Each helical coil bundle (7) is supported within the cylindrical support shroud (17) by a system of coil supports (not shown) attached to upper helical coil bundle supports (21) and lower helical coil bundle supports (23).
each helical coil tube bundle (7) begins at a feedwater inlet nozzle (25).
a multiplicity of water-carrying inner tubes (29) are connected to the bottom of an inner tube sheet (27).
Each one of the inner tubes (29) is joined with a co-axial outer tube (31) to form a concentric double tube assembly (32), best seen in FIG. 3.
the outer tubes (31) are connected to an outer tube sheet (33), which tube sheet (33) is welded at its outer edge to the top closure (9) in the plane of the bolting flange (9a), and it is welded at its inner edge to the core cylinder (19).
the welded components, top closure (9), core cylinder (19) and outer tube sheet (33), create a closed disengaging chamber (35) into which the outer tubes (31) open.
the disengaging chamber (35) is further subdivided with vertical walls spaced radially around the circumference of the top closure, which separate the disengaging chamber (35) into discrete wedge-shaped compartments, with (most preferably) one such compartment for each nozzle and its associated tubing.

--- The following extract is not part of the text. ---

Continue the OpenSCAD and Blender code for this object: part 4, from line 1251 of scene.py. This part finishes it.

the multiplicity of double tube assemblies (32) extend into the inner cavity (37) of the upper plenum (3), which inner cavity (37) is enclosed by the support shroud (17).
Bundles of 10-100 double tube assemblies (32) are wound in a helical coil (7) within the inner cavity (37).

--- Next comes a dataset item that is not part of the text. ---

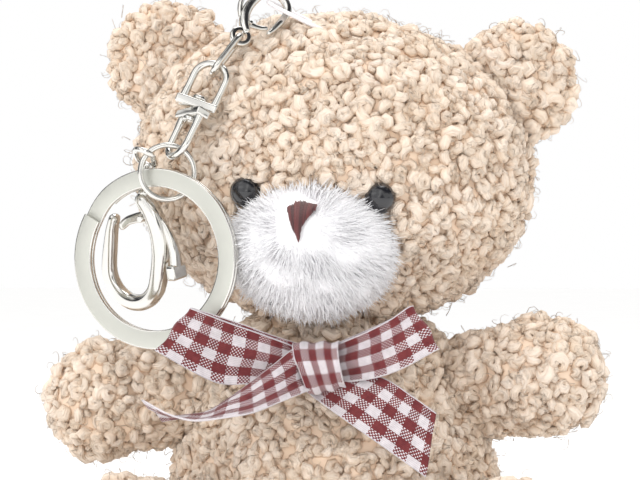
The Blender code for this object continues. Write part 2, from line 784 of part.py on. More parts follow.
def make_key_ring():
    """Two turns of flat strip, side by side, that change places at one joggle."""
    step = 0.5 * (RING_COIL + RING_SPLIT)
    angles = [RING_JOGGLE + 4.0] + [a for a in range(30, 331, 15)] + [360 - RING_JOGGLE]
    angles += [360 + a for a in [RING_JOGGLE] + list(range(30, 331, 15)) + [360 - RING_JOGGLE - 4.0]]
    where = flat_frame(RING_CENTRE, RING_YAW)
    rings = []
    for a in angles:
        offset = -step if a <= 360 - RING_JOGGLE else step
        angle = math.radians(a + RING_JOGGLE_AT)
        out = Vector((math.cos(angle), 0.0, math.sin(angle)))
        front = Vector((0.0, offset - 0.5 * RING_COIL, 0.0))
        back = Vector((0.0, offset + 0.5 * RING_COIL, 0.0))
        rings.append([
            out * RING_INNER + front,
            out * RING_OUTER + front,
            out * RING_OUTER + back,
            out * RING_INNER + back,
        ])
    ring = loft("key_ring", rings, "nickel")
    matrix = where.copy()
    matrix.translation = matrix.translation * MM
    ring.matrix_world = matrix
    smooth(ring, 40)


def large_clasp_frame():
    """Where the large clasp's eye meets its stem: +Z up its axis, which leans back, and +X across it."""
    lean = math.radians(LARGE_TILT)
    yaw = math.radians(LARGE_YAW)
    roll = math.radians(LARGE_ROLL)
    up = (math.sin(roll), -math.sin(lean), math.cos(lean) * math.cos(roll))
    return frame(LARGE_NECK, up, (math.cos(yaw), math.sin(yaw), 0.0))


def make_large_clasp():
    neck = large_clasp_frame()
    lay = Matrix.Rotation(math.radians(90), 4, "X")
    body = make_clasp("large_clasp", neck @ at((0.0, 0.0, -LARGE_DROP)) @ lay, 1.0)
    bore = rod("large_clasp_bore", STEM_BORE, -LARGE_DROP - 3.0, -0.5, None, neck, "cutters", 12)
    combine(body, bore)
    where = frame(LARGE_EYE, LARGE_EYE_UP, LARGE_EYE_ACROSS)
    loop = [(x, 0.0, z) for z, x in stadium(LARGE_EYE_HEIGHT, LARGE_EYE_BEND)]
    ring = baked(wire("large_clasp_eye", loop, LARGE_EYE_WIRE, "nickel", where, True))
    top, under = [-LARGE_DROP - s for s in STEM_HEAD_AT]
    slim = STEM_SLIM
    profile = [
        (0.0, 0.0), (slim, 0.0), (slim, top),
        (STEM_HEAD, top), (STEM_HEAD, under), (0.0, under),
    ]
    stem = turned("large_clasp_stem", profile, None, neck, 12, 1.0, "cutters")
    combine(ring, stem, "UNION")


def main():
    wipe()
    make_group("parts", NAME)
    make_group("cutters", "cutters")
    clearance = head_cutter()
    make_head()
    make_eyes()
    make_ears(clearance)
    make_muzzle(clearance)
    make_nose()
    make_body()
    for label, (joint, tip, root, end) in ARMS.items():
        make_limb(f"arm_{label}", joint, tip, root, end, False)
    for label, (joint, tip, root, end) in LEGS.items():
        make_limb(f"leg_{label}", joint, tip, root, end, True)
    make_bow()
    make_hang_loop()
    make_small_clasp()
    make_link()
    make_swivel()
    make_jump_ring()
    make_key_ring()
    make_large_clasp()


main()
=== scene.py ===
"""Looks of the plush bear keychain: curly pile, a brushed muzzle, a gingham bow and polished hardware.

Lengths in this script are millimetres; meshes are scaled to metres when they are made.
"""

import math

import bpy
import numpy as np
from mathutils import Matrix, Vector


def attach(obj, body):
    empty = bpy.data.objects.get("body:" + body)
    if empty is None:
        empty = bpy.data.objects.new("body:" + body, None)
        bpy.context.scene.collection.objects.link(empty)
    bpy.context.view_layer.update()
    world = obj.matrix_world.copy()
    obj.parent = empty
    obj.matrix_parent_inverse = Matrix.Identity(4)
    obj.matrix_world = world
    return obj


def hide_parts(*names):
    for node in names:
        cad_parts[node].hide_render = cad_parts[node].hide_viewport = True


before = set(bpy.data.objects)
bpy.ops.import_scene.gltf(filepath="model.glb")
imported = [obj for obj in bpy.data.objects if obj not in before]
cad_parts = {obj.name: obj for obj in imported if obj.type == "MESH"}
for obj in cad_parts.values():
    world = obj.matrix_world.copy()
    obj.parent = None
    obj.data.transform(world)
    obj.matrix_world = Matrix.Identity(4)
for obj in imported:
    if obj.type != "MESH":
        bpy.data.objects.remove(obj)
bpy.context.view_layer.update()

MM = 0.001
SEED = 20

# camera
FOCAL = 195.75
CAMERA_AT = (60.3, -597.0, 64.0)
CAMERA_YAW = 6.0

# head, in its own frame
HEAD_CENTRE = (0.0, 0.0, 76.0)
HEAD_ROLL = 4.0
HEAD_SIZE = (35.0, 27.4, 27.4)
EAR_CENTRE = (30.2, 1.0, 17.0)
EAR_SIZE = (11.2, 5.2, 11.2)
MUZZLE_CENTRE = (-0.5, -22.0, -13.8)
MUZZLE_SIZE = (13.4, 13.6, 10.8)
EYE_AT = {"left": (-12.0, -24.1, -4.9), "right": (10.4, -24.6, -4.4)}
EYE_AXIS = (0.25, -0.96, -0.12)
EYE_RADIUS = 2.6
EYE_CLEAR = 2.9
NOSE_AT = (-1.9, -5.9)
NOSE_WIDTH = 5.6
NOSE_HEIGHT = 7.0
NOSE_POINT = -1.5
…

the double tube assemblies (32) will extend from the outer tube sheet (33) downward to a point near the end of the support shroud (17) in order to form an upwardly spiraling helical coil bundle (7).
a multiplicity of double tube assemblies (32) extend upward to meet the outer tube sheet (33) at the top of the helical coil bundle (7), where the outer tubes (31) terminate within a disengaging chamber (35), and the inner tubes (29) continue through the disengaging chamber (35) to terminate at the inner tube sheet (27). Steam generated within the inner tubes (29) exits the steam generator through a steam outlet nozzle (39), which in turn may be connected to a turbine generator for the production of electricity.
the steam generator vessel (1) is provided with at least one liquid metal coolant inlet (41) connected to the circulating coolant system around the nuclear reactor core.
Hot liquid metal coolant entering upper plenum (3) rises to a level (45) above a coolant distributor (47) connected to the support shroud (17), as best seen in FIG. 4.
This coolant distributor (47) provides the only opening for liquid metal flow between the upper plenum (3) and the inner cavity (37).
Vent holes (16a) are provided in the support shroud (17) near the junction with the outer shell (16) to prevent a gas bubble from forming under the outer shell (16).
the coolant distributor (47) directs hot liquid metal coolant evenly over all of the helical coil tube bundles (7). Heat from the liquid metal coolant is exchanged through the outer tubes (31) to the inner tubes (29) through a barrier liquid metal contained within the annular gap of the double tube assemblies (32). Water in the inner tubes (29) is converted to superheated steam. Cooled liquid metal coolant proceeds downward past the helical coil bundles (7), past the end of the support shroud (17) cylinder and into the lower plenum (5).
the lower plenum (5) has at least one outlet (49), through which cooled liquid metal coolant is returned to the nuclear reactor.
a guard vessel (51) completely surrounds the steam generator vessel (1) and serves as a containment vessel. Its primary function is to contain any liquid metal coolant or radioactive gas that might leak through the wall of the steam generator vessel (1) or any of its connected structures (i.e., closure plate (9), tube sheet (33), liquid metal inlet (41), liquid metal outlet (49)).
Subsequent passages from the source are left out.